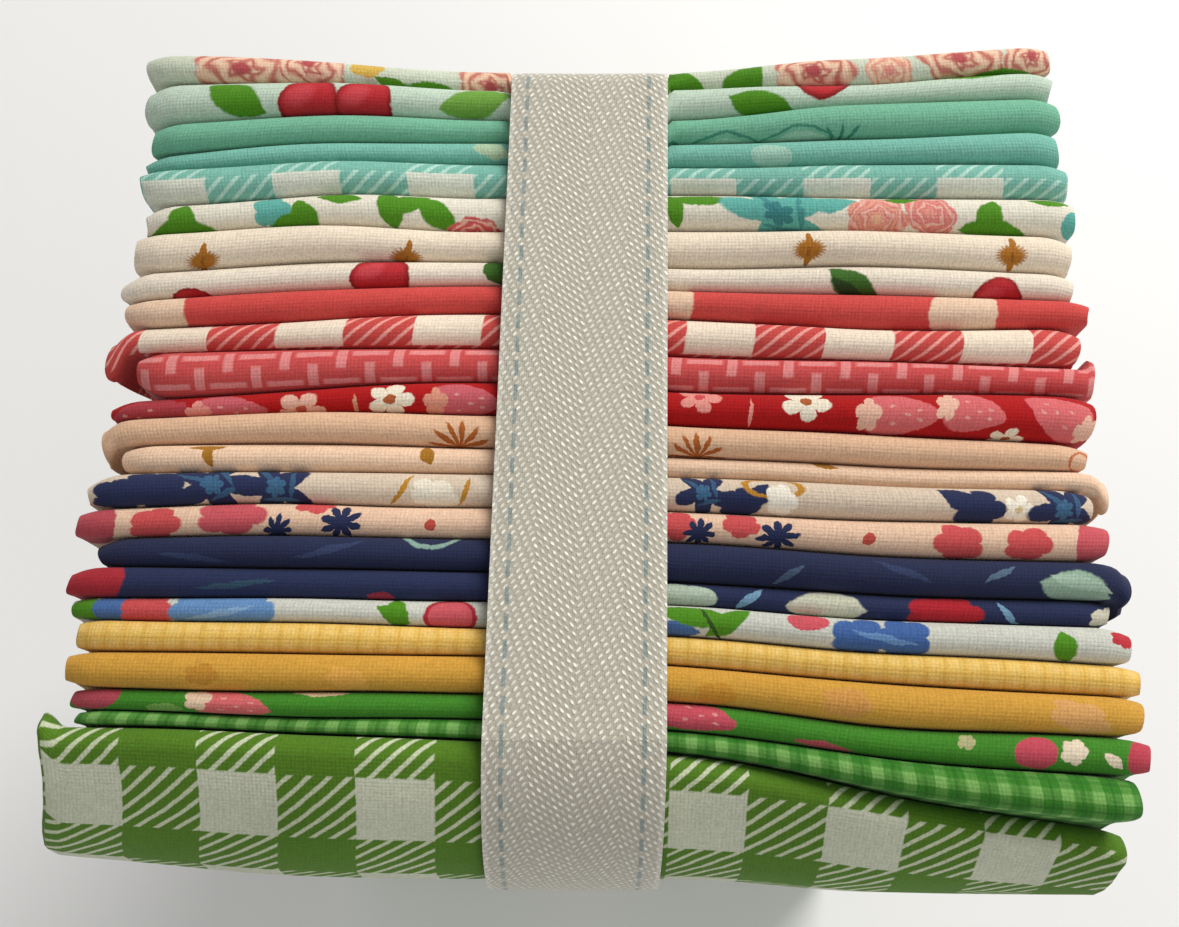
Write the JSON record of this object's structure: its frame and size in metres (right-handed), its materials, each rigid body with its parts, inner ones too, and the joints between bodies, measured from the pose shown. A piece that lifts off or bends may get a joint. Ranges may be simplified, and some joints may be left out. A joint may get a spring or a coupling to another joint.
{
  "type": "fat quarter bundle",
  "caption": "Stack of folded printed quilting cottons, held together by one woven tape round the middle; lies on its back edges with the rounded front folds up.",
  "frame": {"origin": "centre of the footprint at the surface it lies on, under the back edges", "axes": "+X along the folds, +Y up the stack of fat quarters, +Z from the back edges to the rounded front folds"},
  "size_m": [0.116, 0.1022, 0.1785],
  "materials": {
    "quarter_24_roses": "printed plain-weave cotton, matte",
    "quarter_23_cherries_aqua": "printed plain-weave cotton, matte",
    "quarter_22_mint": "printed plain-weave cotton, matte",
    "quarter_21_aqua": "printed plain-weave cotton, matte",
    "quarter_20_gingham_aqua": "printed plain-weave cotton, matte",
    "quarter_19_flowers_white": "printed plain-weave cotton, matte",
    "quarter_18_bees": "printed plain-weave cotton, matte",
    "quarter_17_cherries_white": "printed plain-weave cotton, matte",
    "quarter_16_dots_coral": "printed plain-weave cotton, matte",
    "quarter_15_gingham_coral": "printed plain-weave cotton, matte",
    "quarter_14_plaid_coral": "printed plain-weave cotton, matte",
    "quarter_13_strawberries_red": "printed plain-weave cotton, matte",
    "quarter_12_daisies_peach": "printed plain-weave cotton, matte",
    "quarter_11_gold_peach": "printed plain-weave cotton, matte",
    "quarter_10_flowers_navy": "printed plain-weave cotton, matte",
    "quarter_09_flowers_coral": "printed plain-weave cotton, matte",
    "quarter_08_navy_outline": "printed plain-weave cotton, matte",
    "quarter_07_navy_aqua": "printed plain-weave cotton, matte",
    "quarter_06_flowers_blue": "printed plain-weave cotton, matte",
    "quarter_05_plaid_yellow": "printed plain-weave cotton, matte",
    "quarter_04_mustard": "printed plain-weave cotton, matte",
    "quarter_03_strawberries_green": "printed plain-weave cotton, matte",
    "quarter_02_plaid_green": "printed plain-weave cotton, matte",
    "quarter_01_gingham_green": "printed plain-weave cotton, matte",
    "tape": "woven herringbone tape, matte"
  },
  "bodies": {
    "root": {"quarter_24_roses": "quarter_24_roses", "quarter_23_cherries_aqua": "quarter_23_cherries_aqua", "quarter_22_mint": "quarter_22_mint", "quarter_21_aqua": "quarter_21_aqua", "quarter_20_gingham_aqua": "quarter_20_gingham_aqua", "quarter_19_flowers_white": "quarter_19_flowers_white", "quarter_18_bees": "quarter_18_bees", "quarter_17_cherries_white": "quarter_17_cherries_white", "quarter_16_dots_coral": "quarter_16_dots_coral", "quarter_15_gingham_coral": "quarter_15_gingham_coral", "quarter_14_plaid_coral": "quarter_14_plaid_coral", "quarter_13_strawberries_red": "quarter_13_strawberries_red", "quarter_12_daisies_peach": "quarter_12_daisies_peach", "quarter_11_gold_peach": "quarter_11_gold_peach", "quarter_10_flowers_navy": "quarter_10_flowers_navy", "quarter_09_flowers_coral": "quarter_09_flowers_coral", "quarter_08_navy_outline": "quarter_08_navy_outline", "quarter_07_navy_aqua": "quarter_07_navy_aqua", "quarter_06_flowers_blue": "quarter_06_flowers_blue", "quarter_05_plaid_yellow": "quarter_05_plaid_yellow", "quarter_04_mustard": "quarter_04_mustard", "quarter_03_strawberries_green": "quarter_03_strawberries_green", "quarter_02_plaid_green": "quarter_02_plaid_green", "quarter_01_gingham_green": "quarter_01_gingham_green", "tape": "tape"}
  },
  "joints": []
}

········

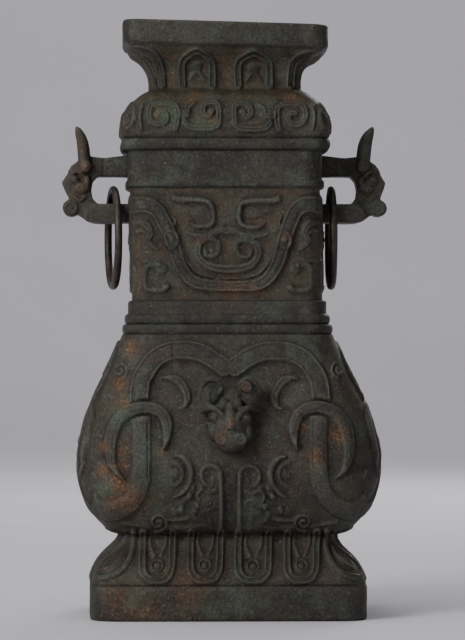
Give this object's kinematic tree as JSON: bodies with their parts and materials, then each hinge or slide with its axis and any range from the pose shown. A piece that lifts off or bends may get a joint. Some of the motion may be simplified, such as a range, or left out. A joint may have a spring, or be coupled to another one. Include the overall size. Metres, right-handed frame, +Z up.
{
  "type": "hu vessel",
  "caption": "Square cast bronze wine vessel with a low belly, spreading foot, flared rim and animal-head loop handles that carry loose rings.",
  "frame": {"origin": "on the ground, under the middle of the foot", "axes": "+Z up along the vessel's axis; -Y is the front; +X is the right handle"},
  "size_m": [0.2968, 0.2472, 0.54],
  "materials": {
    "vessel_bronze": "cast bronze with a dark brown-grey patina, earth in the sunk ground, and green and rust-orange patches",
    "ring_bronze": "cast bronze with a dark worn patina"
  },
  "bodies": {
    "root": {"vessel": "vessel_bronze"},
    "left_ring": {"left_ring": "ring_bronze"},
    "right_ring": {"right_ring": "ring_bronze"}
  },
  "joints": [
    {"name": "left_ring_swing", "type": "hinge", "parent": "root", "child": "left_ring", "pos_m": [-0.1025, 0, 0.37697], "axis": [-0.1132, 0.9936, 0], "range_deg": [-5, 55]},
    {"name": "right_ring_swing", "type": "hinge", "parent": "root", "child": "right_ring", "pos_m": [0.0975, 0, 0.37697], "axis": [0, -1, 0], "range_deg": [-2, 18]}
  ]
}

········

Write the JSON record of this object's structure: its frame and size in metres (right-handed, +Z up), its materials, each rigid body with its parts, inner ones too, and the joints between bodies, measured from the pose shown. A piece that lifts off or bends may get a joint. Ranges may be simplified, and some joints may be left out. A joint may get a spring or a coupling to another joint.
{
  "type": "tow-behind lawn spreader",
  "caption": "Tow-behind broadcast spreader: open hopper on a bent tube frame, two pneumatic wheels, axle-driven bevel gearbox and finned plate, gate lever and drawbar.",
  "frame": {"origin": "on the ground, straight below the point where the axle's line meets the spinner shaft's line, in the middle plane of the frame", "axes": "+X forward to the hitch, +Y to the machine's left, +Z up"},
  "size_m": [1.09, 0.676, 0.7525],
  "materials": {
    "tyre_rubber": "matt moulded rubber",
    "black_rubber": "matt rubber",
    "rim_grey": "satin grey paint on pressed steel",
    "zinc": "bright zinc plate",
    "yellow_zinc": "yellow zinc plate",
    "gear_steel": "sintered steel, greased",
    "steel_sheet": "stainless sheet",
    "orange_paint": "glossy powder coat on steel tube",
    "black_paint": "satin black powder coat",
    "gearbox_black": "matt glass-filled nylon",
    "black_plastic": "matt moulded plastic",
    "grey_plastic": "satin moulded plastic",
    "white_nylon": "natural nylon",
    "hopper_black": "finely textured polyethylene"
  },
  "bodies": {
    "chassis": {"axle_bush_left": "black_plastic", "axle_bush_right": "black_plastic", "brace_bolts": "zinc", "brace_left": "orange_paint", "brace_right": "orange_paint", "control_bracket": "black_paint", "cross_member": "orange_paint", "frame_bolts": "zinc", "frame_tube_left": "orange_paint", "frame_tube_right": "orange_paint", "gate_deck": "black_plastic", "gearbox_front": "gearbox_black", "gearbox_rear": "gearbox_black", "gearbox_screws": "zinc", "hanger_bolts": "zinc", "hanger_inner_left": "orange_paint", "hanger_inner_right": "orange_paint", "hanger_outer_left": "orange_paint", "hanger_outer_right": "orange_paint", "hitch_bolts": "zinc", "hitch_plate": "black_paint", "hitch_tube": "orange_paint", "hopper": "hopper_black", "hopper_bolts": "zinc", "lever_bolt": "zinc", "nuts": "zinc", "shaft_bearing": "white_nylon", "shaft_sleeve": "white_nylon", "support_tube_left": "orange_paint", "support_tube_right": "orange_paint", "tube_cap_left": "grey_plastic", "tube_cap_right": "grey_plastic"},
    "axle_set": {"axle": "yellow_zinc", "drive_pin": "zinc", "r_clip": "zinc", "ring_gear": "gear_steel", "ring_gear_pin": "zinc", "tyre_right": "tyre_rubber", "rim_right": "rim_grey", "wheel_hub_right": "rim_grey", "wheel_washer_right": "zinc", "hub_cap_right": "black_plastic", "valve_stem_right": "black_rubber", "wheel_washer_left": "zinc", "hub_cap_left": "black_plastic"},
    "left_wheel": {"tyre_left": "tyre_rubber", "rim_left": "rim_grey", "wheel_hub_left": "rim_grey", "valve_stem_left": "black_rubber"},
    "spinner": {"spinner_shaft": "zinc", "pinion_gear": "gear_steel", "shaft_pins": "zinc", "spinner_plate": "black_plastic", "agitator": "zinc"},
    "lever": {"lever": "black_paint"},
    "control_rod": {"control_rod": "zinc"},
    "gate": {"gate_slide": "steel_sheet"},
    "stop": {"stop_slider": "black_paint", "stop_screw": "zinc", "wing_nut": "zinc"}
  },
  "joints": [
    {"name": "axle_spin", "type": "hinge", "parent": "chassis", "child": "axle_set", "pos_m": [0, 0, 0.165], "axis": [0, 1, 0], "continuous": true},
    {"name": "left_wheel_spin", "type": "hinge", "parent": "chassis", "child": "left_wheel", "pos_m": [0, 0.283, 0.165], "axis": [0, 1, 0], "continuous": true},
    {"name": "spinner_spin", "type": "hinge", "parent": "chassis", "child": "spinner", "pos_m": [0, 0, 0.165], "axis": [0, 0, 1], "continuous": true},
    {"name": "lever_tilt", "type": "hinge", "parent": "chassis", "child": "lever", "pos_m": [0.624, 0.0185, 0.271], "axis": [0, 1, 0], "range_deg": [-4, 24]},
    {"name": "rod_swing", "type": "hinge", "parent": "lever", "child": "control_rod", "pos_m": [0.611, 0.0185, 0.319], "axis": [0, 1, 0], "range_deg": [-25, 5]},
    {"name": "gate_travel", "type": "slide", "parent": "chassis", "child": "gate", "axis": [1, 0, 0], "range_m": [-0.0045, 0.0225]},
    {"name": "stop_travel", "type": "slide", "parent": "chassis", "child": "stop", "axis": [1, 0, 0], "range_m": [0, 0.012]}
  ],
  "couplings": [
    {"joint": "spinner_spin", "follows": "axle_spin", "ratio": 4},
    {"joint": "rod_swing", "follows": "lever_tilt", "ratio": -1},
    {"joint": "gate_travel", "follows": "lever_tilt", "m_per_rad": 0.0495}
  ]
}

········

Task brief ->
Take every line above carrying "from" and return it.

Exercise answer ->
Write the JSON record of this object's structure: its frame and size in metres (right-handed), its materials, each rigid body with its parts, inner ones too, and the joints between bodies, measured from the pose shown. A piece that lifts off or bends may get a joint. Ranges may be simplified, and some joints may be left out. A joint may get a spring or a coupling to another joint.
  "frame": {"origin": "centre of the footprint at the surface it lies on, under the back edges", "axes": "+X along the folds, +Y up the stack of fat quarters, +Z from the back edges to the rounded front folds"},
Give this object's kinematic tree as JSON: bodies with their parts and materials, then each hinge or slide with its axis and any range from the pose shown. A piece that lifts off or bends may get a joint. Some of the motion may be simplified, such as a range, or left out. A joint may have a spring, or be coupled to another one. Include the overall size. Metres, right-handed frame, +Z up.
Write the JSON record of this object's structure: its frame and size in metres (right-handed, +Z up), its materials, each rigid body with its parts, inner ones too, and the joints between bodies, measured from the pose shown. A piece that lifts off or bends may get a joint. Ranges may be simplified, and some joints may be left out. A joint may get a spring or a coupling to another joint.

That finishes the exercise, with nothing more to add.